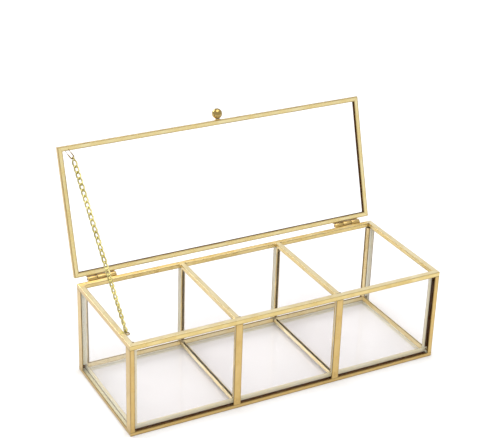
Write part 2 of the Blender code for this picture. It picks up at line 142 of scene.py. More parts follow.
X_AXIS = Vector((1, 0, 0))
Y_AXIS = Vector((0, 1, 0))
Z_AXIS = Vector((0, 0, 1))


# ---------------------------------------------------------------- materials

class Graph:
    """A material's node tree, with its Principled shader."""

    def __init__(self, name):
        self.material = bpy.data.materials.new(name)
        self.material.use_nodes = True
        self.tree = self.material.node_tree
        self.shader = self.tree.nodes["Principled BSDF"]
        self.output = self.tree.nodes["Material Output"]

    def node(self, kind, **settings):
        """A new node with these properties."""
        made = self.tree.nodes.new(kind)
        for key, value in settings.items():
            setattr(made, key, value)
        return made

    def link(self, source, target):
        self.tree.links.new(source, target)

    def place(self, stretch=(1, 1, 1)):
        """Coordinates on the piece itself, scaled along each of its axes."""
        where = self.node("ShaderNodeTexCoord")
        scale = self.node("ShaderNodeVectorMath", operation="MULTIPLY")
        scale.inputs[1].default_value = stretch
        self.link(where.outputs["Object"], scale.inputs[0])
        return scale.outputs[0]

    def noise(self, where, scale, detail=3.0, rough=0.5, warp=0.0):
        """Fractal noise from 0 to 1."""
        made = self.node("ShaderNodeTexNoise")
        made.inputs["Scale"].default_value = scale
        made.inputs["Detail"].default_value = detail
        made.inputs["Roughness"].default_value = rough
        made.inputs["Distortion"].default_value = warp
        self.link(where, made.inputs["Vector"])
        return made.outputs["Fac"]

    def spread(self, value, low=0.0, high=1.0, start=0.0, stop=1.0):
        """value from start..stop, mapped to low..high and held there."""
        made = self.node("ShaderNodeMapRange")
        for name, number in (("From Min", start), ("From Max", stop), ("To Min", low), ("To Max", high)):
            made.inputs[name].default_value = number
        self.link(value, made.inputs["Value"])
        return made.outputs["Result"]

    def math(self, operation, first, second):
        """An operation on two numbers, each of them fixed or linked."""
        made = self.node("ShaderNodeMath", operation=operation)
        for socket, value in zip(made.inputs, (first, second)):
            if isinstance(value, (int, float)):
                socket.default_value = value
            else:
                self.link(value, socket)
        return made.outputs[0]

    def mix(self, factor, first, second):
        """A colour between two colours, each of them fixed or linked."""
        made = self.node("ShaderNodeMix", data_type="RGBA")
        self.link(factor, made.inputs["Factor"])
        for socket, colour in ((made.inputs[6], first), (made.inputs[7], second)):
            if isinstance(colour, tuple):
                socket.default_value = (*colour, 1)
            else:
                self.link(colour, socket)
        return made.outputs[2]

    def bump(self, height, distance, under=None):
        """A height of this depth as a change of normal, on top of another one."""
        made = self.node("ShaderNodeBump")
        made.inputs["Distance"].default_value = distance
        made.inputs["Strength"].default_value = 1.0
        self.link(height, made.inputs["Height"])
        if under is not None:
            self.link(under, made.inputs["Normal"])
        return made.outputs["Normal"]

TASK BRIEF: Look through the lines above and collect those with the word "this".

RIGHT ANSWER:
Write part 2 of the Blender code for this picture. It picks up at line 142 of scene.py. More parts follow.
        """A height of this depth as a change of normal, on top of another one."""